(Work to be completed): How does the data below read from its first line through the line containing "SLAT_UNDER_RADIUS = 0.8"? Print those lines exactly.
>>
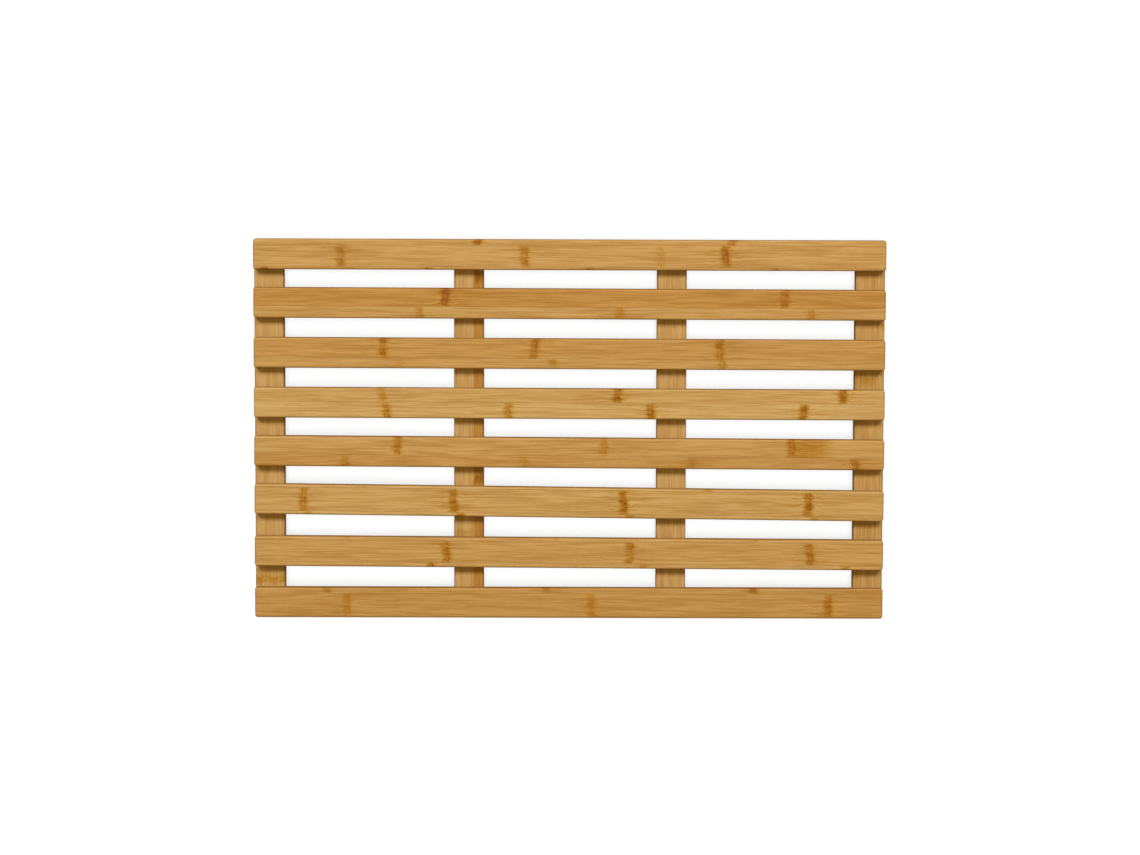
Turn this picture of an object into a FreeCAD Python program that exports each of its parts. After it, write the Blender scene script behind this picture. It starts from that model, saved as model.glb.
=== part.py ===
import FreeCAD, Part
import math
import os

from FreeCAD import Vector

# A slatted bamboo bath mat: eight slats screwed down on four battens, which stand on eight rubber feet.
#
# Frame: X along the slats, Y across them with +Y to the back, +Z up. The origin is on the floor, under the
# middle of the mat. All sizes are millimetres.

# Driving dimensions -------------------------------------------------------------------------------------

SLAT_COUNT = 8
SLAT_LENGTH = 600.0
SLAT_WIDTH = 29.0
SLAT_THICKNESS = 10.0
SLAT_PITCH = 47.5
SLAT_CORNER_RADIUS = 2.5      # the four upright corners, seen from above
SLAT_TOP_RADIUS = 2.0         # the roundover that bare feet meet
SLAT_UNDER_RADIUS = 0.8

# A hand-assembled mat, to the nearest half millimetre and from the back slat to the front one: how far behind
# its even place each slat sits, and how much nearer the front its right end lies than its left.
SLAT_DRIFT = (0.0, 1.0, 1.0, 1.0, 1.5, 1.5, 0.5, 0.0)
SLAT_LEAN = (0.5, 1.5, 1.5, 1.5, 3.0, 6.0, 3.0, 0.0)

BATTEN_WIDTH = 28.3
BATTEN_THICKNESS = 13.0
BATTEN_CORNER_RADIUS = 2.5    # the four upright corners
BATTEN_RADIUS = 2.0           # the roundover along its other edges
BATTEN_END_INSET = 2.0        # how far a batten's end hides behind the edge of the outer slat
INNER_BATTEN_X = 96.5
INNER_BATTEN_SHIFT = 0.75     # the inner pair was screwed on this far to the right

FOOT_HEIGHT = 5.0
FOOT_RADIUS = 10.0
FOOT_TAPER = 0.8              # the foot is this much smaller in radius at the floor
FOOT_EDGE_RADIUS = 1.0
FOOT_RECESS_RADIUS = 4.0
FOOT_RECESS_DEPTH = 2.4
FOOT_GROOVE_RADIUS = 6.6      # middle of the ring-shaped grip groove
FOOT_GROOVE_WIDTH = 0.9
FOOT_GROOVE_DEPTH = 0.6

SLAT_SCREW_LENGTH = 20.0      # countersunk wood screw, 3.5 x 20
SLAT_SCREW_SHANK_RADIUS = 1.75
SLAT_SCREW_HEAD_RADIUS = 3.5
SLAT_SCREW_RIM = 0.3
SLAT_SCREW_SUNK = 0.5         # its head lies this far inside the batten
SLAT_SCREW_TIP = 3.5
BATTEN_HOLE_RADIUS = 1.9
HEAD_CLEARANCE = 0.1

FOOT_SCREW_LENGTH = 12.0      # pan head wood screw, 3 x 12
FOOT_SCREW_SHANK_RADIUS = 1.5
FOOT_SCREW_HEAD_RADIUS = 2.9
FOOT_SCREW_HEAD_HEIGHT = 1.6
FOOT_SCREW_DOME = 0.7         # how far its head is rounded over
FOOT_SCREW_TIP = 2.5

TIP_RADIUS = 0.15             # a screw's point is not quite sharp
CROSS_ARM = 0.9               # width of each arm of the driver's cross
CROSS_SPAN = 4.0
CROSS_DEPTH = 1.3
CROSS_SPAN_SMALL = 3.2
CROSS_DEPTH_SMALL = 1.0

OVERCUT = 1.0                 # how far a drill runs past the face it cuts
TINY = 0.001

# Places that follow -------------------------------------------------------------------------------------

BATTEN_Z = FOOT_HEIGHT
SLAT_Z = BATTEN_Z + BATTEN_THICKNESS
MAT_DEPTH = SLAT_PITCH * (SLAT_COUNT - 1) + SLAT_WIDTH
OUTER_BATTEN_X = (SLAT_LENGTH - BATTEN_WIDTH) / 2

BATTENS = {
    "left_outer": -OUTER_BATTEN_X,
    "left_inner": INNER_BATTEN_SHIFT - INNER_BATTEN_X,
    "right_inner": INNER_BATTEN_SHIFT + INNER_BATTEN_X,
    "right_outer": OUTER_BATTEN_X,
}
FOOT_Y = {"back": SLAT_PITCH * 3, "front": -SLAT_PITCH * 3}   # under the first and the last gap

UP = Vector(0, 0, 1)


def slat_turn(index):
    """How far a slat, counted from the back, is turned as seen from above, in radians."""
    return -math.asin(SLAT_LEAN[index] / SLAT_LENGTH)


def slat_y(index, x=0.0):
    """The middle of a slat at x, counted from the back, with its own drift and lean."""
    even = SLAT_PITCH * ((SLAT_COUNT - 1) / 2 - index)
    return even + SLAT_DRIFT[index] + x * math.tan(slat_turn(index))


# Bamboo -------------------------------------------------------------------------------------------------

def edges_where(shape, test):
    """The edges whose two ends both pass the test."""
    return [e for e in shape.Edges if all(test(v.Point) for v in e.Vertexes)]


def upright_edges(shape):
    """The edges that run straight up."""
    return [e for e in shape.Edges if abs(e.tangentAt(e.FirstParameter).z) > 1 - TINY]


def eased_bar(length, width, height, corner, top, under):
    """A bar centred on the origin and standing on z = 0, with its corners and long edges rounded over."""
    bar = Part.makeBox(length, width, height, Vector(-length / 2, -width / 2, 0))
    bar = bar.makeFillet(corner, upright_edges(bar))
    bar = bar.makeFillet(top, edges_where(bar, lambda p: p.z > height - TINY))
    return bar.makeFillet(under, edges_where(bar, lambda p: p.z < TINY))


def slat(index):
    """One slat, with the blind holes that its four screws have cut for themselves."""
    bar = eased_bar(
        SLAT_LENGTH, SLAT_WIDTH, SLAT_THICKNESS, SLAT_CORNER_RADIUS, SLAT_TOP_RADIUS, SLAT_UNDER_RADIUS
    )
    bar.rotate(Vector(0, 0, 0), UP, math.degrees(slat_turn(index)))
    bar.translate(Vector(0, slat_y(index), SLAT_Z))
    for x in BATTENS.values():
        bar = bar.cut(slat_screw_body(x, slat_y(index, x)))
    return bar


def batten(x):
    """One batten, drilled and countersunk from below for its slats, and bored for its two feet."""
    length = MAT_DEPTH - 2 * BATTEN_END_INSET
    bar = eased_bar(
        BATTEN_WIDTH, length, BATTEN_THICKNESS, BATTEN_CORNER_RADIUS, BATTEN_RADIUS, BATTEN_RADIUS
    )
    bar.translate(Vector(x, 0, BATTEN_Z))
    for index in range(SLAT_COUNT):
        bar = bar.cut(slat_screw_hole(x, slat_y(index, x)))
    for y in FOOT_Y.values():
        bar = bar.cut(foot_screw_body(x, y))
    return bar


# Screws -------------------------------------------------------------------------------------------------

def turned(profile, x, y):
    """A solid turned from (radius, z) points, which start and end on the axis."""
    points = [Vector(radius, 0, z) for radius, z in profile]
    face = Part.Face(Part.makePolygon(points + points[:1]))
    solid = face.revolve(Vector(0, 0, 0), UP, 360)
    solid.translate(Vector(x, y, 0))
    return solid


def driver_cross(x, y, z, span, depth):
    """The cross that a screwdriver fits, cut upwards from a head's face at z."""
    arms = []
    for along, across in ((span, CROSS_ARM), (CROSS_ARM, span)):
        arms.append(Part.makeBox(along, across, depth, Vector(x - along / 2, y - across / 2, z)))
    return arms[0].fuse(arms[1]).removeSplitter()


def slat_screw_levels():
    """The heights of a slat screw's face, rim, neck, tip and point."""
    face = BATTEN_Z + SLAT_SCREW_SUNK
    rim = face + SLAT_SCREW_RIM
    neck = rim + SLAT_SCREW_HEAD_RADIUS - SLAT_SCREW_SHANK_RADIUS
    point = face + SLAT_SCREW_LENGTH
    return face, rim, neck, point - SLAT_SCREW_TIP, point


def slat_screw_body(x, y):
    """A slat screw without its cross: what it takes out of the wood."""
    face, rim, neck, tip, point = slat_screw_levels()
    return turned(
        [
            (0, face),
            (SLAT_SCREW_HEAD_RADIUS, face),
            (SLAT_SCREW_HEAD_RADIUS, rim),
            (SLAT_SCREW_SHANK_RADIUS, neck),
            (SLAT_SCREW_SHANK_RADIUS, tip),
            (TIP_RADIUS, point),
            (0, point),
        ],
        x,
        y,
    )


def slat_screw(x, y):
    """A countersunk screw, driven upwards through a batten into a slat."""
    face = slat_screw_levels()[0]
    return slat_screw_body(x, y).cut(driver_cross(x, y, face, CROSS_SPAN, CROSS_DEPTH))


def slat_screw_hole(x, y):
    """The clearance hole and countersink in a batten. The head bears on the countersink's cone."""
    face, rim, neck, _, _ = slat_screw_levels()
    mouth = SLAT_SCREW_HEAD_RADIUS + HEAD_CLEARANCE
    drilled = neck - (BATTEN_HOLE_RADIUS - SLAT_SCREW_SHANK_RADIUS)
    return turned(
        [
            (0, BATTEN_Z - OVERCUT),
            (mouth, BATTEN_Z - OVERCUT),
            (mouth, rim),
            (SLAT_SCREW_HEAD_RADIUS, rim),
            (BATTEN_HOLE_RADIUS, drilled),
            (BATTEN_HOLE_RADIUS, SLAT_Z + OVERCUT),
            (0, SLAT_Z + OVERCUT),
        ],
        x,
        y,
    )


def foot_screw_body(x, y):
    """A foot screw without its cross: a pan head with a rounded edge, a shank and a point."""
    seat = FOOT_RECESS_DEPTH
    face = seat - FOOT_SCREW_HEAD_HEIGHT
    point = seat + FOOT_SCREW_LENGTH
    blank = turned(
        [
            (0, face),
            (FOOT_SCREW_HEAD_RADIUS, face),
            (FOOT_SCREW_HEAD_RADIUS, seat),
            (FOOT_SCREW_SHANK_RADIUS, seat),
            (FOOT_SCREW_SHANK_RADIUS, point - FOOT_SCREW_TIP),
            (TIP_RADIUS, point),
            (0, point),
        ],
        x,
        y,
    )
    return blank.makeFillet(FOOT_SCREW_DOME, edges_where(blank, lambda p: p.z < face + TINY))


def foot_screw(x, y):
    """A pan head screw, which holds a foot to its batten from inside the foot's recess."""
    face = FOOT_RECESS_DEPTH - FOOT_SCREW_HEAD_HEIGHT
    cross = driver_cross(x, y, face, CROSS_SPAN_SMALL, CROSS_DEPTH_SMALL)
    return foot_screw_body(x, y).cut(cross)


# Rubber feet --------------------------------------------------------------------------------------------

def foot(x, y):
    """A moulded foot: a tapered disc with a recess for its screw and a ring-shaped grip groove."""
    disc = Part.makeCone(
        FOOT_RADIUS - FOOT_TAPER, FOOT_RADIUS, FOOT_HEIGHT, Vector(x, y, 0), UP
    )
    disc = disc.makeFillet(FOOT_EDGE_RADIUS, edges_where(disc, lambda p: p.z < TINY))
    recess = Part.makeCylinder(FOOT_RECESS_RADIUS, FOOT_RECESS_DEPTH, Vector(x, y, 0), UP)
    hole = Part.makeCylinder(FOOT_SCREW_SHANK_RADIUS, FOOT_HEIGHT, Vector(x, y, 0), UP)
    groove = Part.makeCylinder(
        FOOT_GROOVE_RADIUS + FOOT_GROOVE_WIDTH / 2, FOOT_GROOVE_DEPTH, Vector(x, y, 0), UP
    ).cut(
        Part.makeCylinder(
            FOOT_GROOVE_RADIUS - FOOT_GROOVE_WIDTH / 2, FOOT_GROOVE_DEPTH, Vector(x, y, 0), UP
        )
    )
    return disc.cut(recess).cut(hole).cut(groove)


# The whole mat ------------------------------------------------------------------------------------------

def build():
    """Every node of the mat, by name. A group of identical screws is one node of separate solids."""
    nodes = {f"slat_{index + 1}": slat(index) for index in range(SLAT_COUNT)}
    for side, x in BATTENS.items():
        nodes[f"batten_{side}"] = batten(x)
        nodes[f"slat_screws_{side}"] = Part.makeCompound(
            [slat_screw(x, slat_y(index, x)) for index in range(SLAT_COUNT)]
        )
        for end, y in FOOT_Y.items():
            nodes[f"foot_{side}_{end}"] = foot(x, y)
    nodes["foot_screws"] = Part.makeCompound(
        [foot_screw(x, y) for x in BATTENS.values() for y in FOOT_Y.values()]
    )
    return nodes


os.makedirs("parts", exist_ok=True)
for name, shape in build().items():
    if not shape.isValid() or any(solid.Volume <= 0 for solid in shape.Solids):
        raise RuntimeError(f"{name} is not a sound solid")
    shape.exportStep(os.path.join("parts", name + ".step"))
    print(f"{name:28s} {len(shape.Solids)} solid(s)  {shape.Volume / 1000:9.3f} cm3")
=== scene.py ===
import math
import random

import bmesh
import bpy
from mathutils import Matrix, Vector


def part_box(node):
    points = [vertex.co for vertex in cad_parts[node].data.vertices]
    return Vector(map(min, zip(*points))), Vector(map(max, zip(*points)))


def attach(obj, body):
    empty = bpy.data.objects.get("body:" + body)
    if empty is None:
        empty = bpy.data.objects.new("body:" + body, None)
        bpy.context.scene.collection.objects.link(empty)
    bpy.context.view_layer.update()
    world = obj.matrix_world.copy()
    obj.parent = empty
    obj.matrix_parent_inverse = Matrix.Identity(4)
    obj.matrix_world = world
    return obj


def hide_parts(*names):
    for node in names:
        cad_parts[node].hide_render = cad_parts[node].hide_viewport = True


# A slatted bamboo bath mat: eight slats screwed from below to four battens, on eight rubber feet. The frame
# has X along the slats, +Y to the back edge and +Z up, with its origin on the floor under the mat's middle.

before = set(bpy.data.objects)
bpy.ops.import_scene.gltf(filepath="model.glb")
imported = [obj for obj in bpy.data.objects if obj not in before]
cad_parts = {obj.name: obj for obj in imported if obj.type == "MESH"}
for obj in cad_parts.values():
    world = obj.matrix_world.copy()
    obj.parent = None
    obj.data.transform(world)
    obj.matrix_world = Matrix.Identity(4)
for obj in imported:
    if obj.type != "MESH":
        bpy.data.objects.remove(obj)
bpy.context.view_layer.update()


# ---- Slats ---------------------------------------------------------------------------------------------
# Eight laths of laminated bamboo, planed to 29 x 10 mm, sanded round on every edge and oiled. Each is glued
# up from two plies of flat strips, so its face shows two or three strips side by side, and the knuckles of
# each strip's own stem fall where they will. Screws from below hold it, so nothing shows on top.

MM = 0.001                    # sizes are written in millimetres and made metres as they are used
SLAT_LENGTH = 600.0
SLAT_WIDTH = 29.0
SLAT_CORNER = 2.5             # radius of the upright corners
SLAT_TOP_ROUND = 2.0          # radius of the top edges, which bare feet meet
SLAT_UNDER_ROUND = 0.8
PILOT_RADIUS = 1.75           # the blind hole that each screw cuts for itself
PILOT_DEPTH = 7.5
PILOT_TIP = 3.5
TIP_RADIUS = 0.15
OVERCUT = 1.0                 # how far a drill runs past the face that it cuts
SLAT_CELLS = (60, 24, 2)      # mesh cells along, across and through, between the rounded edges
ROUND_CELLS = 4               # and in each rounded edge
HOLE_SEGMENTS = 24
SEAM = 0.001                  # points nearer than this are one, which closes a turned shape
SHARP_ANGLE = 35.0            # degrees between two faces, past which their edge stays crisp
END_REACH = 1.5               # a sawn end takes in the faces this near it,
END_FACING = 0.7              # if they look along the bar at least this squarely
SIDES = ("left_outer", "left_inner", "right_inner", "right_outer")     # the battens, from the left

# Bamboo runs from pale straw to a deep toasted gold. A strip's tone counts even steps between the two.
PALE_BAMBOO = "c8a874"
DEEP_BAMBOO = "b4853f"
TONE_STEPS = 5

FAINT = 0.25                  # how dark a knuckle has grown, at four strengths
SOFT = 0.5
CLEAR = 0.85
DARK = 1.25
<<
(Response to the task):
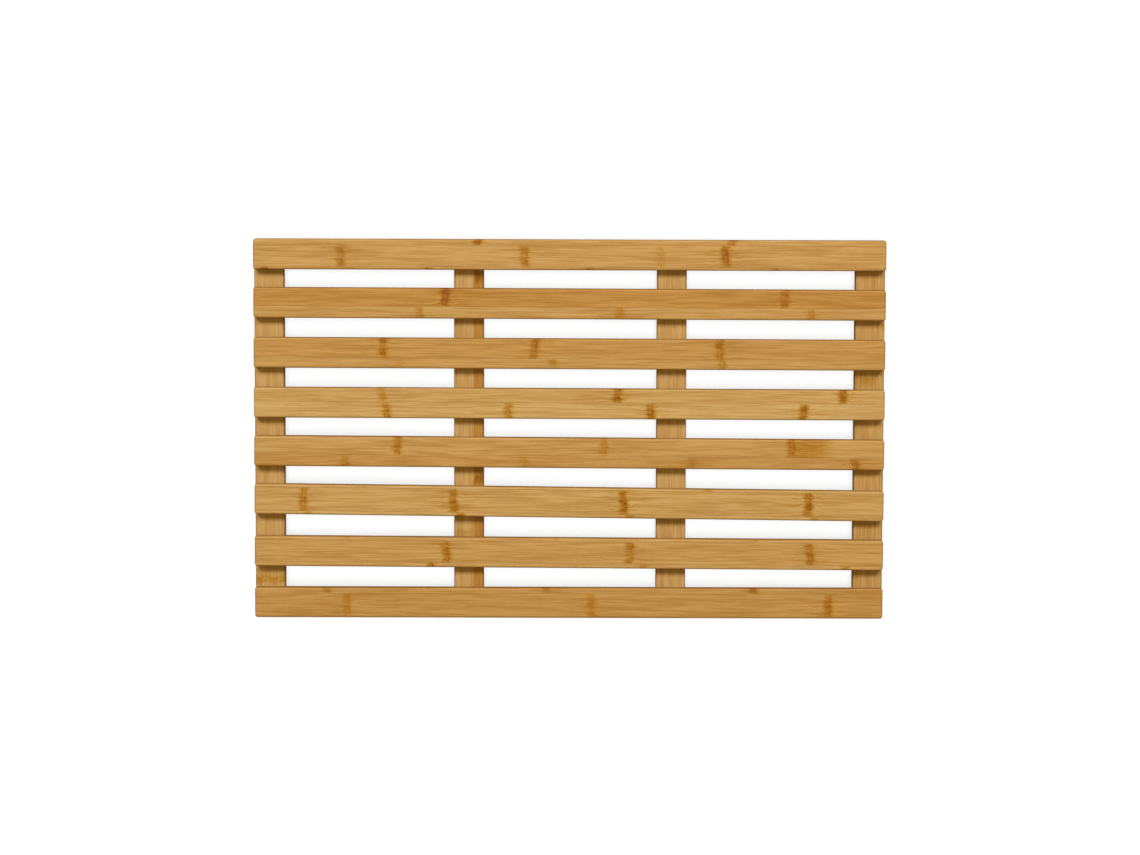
Turn this picture of an object into a FreeCAD Python program that exports each of its parts. After it, write the Blender scene script behind this picture. It starts from that model, saved as model.glb.
=== part.py ===
import FreeCAD, Part
import math
import os

from FreeCAD import Vector

# A slatted bamboo bath mat: eight slats screwed down on four battens, which stand on eight rubber feet.
#
# Frame: X along the slats, Y across them with +Y to the back, +Z up. The origin is on the floor, under the
# middle of the mat. All sizes are millimetres.

# Driving dimensions -------------------------------------------------------------------------------------

SLAT_COUNT = 8
SLAT_LENGTH = 600.0
SLAT_WIDTH = 29.0
SLAT_THICKNESS = 10.0
SLAT_PITCH = 47.5
SLAT_CORNER_RADIUS = 2.5      # the four upright corners, seen from above
SLAT_TOP_RADIUS = 2.0         # the roundover that bare feet meet
SLAT_UNDER_RADIUS = 0.8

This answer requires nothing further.